With the introduction of the IBM PC and MS-DOS in 1981 came a
console
device driver, ANSI.SYS, that implemented a very small
portion of the X3.64 standard (11 commands and 3 extensions). This driver
and the IBM PC BIOS and video architecture became the basis for the early
PC Bulletin Board Systems. Users of these
BBSs were told they needed an
"ANSI" terminal, by which was meant
an IBM PC running ANSI.SYS or an emulator for it, characterized by:
- The requirement for a fully transparent 8-bit data path (no parity)
- The use of color combined with IBM PC line- and box-drawing characters (CP437)
- The use of 25 screen lines (instead of the 24 lines on most commercial terminal)
- The use of PC-specific keys
As versions of UNIX and other operating systems were developed for the IBM PC
they inherited similar requirements. Unfortunately, the developers of these
new systems consistently called their terminal drivers "ANSI", even though
each differed from the other, and this has led to a great deal of confusion
for current users of their systems (SCO ANSI is a
case in point).
Here is a list of all Kermit 95's terminal types that are based on
the X3.64 standard. ANSI.SYS identifies a system based on the IBM PC
console driver; VT identifies those terminals derived from the DEC VT
terminals; and X3.64 are those terminals that most closely follow
the original ANSI X3.64-1979 standard:
- AIXTERM
- The native terminal type for IBM AIX (X3.64)
- ANSI-BBS
- For accessing most BBSs (ANSI.SYS)
- AT386
- For accessing Unixware and Interactive UNIX systems (X3.64)
- Avatar0+
- A windowing system built on top of ANSI-BBS (ANSI.SYS)
- BETERM
- For accessing the BeBox (X3.64)
- HFT - IBM High Function Terminal
- Used to access IBM AIX and other systems (X3.64)
- Linux
- Used to access linux systems (VT)
- QANSI
- For accessing QNX systems (X3.64)
- SCOANSI
- For accessing SCO Xenix, SCO UNIX, SCO ODT, and SCO OpenServer. SCO
refers to this terminal type as ANSI (X3.64)
- SNI-97801
- For accessing Siemens-Nixdorf Unix (Sinix) systems (X3.64)
- VT100, VT102, VT220, VT320
- The DEC terminal family. Used to access VMS, Unix, and almost every
other system. The most popular terminal in the world. (VT)
- Wyse 370
- A superset of the DEC VT320 terminal. (VT)

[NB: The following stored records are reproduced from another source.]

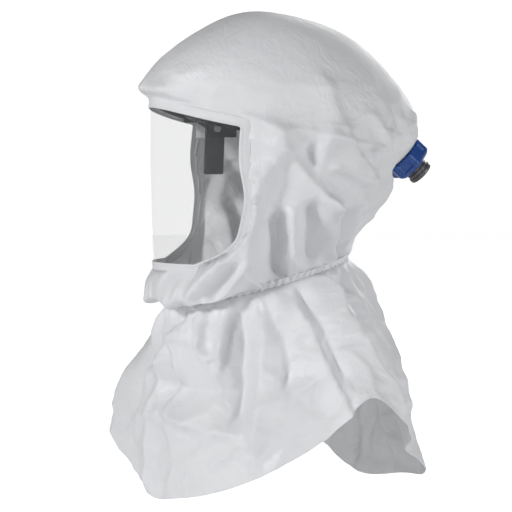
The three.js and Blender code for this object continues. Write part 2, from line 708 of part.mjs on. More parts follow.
function ratchetKnob() {
  const { r, y0, y1 } = KNOB;
  const outline = [];
  const lobes = 12;
  for (let i = 0; i < lobes * 6; i++) {
    const a = (2 * Math.PI * i) / (lobes * 6);
    const radius = r - 1.3 * (0.5 - 0.5 * Math.cos(lobes * a)) ** 3;
    outline.push([radius * Math.cos(a), NAPE_Z + radius * Math.sin(a)]);
  }
  return plateXZ(outline, y0, y1)
    .subtract(rod(vec(0, y1 - 2, NAPE_Z), vec(0, y1 + 1, NAPE_Z), 12, 36))
    .add(block(-10, 10, y1 - 3, y1 - 0.5, NAPE_Z - 2, NAPE_Z + 2))
    .subtract(block(-2.7, 2.7, y0 - 1, y0 + 6.4, NAPE_Z - 2.7, NAPE_Z + 2.7));
}

// Rack: side +1 runs above the pinion to +X, side -1 below it to -X.
function rack(side) {
  const pitchZ = PINION_R;
  const addendum = 0.55 * MODULE;
  const dedendum = 1.1 * MODULE;
  const slope = Math.tan(rad(20));
  const backlash = 0.24;
  const points = [];
  const first = -6;
  const last = 5;
  for (let k = first; k <= last; k++) {
    const centre = k * RACK_PITCH;
    const atPitch = RACK_PITCH / 4 - backlash / 2;
    points.push([centre - atPitch - slope * dedendum, pitchZ + dedendum]);
    points.push([centre - atPitch + slope * addendum, pitchZ - addendum]);
    points.push([centre + atPitch - slope * addendum, pitchZ - addendum]);
    points.push([centre + atPitch + slope * dedendum, pitchZ + dedendum]);
  }
  const left = points[0][0] - 1.5;
  const root = pitchZ + dedendum;
  const back = [[24, root], [RACK_END, 6.2], [RACK_END, 11], [left, 11], [left, root]];
  const outline = [...points, ...back].map(([x, z]) => [side * x, NAPE_Z + side * z]);
  return plateXZ(outline, RACK_Y - RACK_THICK / 2, RACK_Y + RACK_THICK / 2);
}

// Loop that holds the headband's end and guides the rack that slides behind it.
function bandKeeper(side) {
  const wall = 1.6;
  const y0 = BAND_REAR - BAND_THICK / 2 - GAP;
  const y1 = RACK_Y + RACK_THICK / 2 + GAP;
  const z0 = NAPE_Z - 12;
  const z1 = NAPE_Z + 12;
  const outer = block(40.3, 45.3, y0 - wall, y1 + wall, z0 - wall, z1 + wall);
  const solid = outer.subtract(block(39, 47, y0, y1, z0, z1));
  return side > 0 ? solid : solid.mirror([1, 0, 0]);
}

// Leaf spring whose end clicks on the shaft.
function detentSpring() {
  const { y1 } = HOUSING;
  return block(-20, 12, y1 - 2.6, y1 - 0.4, NAPE_Z + 5.4, NAPE_Z + 6).add(
    block(-20, -18.6, y1 - 2.6, y1 - 0.4, NAPE_Z + 5.4, NAPE_Z + 12),
  );
}

function napePad() {
  const surface = (p, q) => {
    const x = lerp(-33, 33, p);
    return vec(x, 96.4 - (x * x) / 900, NAPE_Z + lerp(-16, 14, q));
  };
  return sheetSolid(surface, 8, 2, 0, 5, { flip: false });
}

// ---------------------------------------------------------------- air path
const ductCurve = new THREE.CatmullRomCurve3(DUCT_LINE.map(([y, z]) => vec(0, y, z)), false, "centripetal");

// A point of a rounded-rectangle section round the duct, by turn in degrees: 0 at +X and 90 on the outside.
function sectionPoint(turn, halfWidth, halfThick) {
  const c = Math.cos(rad(turn));
  const s = Math.sin(rad(turn));
  const power = 2 / SQUARENESS;
  return [halfWidth * Math.sign(c) * Math.abs(c) ** power, halfThick * Math.sign(s) * Math.abs(s) ** power];
}

function ductWall(fromTurn, toTurn, start, end) {
  const surface = (p, q) => {
    const along = lerp(start, end, p);
    const tangent = ductCurve.getTangentAt(along);
    const out = vec(0, -tangent.z, tangent.y);
    const [x, n] = sectionPoint(lerp(fromTurn, toTurn, q), DUCT.halfWidth, DUCT.halfThick);
    return ductCurve.getPointAt(along).add(vec(x, 0, 0)).addScaledVector(out, n);
  };
  return sheetSolid(surface, 9, 8, 0, DUCT.wall, { flip: false });
}

// Each half of the duct's section is moulded in two lengths that meet over the crown.
const DUCT_LENGTHS = { front: [0, 0.4985], rear: [0.5005, 1] };

// Elbow from the duct's rear end to the round inlet.
function inletElbow() {
  const start = ductCurve.getPointAt(1).addScaledVector(ductCurve.getTangentAt(1), 0.6);
  const end = onInlet(-6.4);
  const bend = new THREE.CubicBezierCurve3(
    start,
    start.clone().addScaledVector(ductCurve.getTangentAt(1), 10),
    end.clone().addScaledVector(INLET_AXIS, -9),
    end,
  );
  const round = 16.6;
  const surface = (p, q) => {
    const tangent = bend.getTangent(q);
    const out = vec(0, -tangent.z, tangent.y).normalize();
    const blend = smoothstep(q, 0, 1);
    const [x0, n0] = sectionPoint(360 * p, DUCT.halfWidth, DUCT.halfThick);
    const a = rad(360 * p);
    const x = lerp(x0, round * Math.cos(a), blend);
    const n = lerp(n0, round * Math.sin(a), blend);
    return bend.getPoint(q).add(vec(x, 0, 0)).addScaledVector(out, n);
  };
  return sheetSolid(surface, 24, 5, -1.6, 0, { closed: true, flip: true });
}

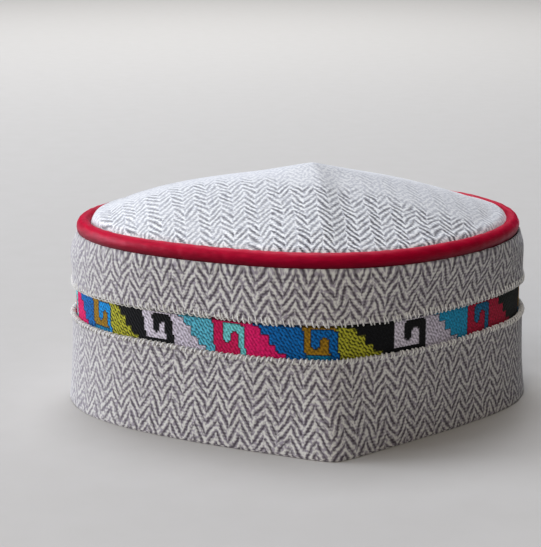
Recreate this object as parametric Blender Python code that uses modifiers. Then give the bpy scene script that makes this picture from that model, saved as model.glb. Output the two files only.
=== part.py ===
"""Himachali cap of herringbone tweed, with a woven border strip and a red corded crown edge.

The cap stands on its hem at z = 0, and its front fold points along -Y. Its wall is three bands,
one above the other. Each band is lofted through the level sections that its table names, and the
crown is lofted from the corded edge up to a soft peak. Lengths are metres and bearings degrees.
"""
import math
from typing import NamedTuple

import bmesh
import bpy

# Points round each section: a multiple of four puts one on the front fold and one on the back fold.
SEGMENTS = 80

CLEARANCE = 0.0003
CUFF_THICKNESS = 0.0016
UPPER_WALL_THICKNESS = 0.0012
BAND_THICKNESS = 0.0012
CROWN_THICKNESS = 0.0015

PIPING_RADIUS = 0.00325
PIPING_HEIGHT = 0.0771

CUFF_HEIGHT = 0.0386
BAND_SHOWN = 0.0139
BAND_MARGIN = 0.0050

# How far round the cap, in radians, the cloth bends at a fold instead of making a knife edge.
FOLD_ROUNDING = 0.040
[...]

Only ANSI X3.64-1979 terminals are capable of processing
APC command sequences.
ANSI X3.64-1979 was withdrawn and replaced by an international standard,
ISO 6429.
(1) The ANSI American Standard
Code for Information Interchange, identical to the ISO
646 International Reference Version. Since 1967, ASCII has been the
one-and-only universal character set, and will remain so for some time to
come. ASCII has only 95 printable characters, and is therefore not suitable
for representing languages other than English, Latin, Dutch, and a handful of
others. Many schemes -- PC code pages, ISO Latin Alphabets, proprietary
character sets of vendors like Hewlett Packard and Data General, etc -- have
been devised to extend ASCII for other languages, but these are incompatible
with each other, thus ASCII will remain the only universal character set for
years to come, until and unless it replaced by a truly universal character set
such as Unicode or ISO 10646. CLICK HERE for a table
of the ASCII character set.
(2) In classifying computer systems, ASCII-based systems are
those that use character sets based on ASCII for text files, as opposed to
(say) IBM Mainframes, which use a different system called EBCDIC.
(3) In classifying terminal emulations, ASCII terminals are
those, like Wyse 50, Wyse 60, Televideo, HPTERM, Data General, etc, that use
the ASCII character-set but are not based upon the "ANSI"
X3.64-1979 terminal specification.
(4) The "word" ASCII is sometimes used to mean plain text, as distinguished from binary. For example,
"an ASCII file", "transfer in ASCII mode", etc.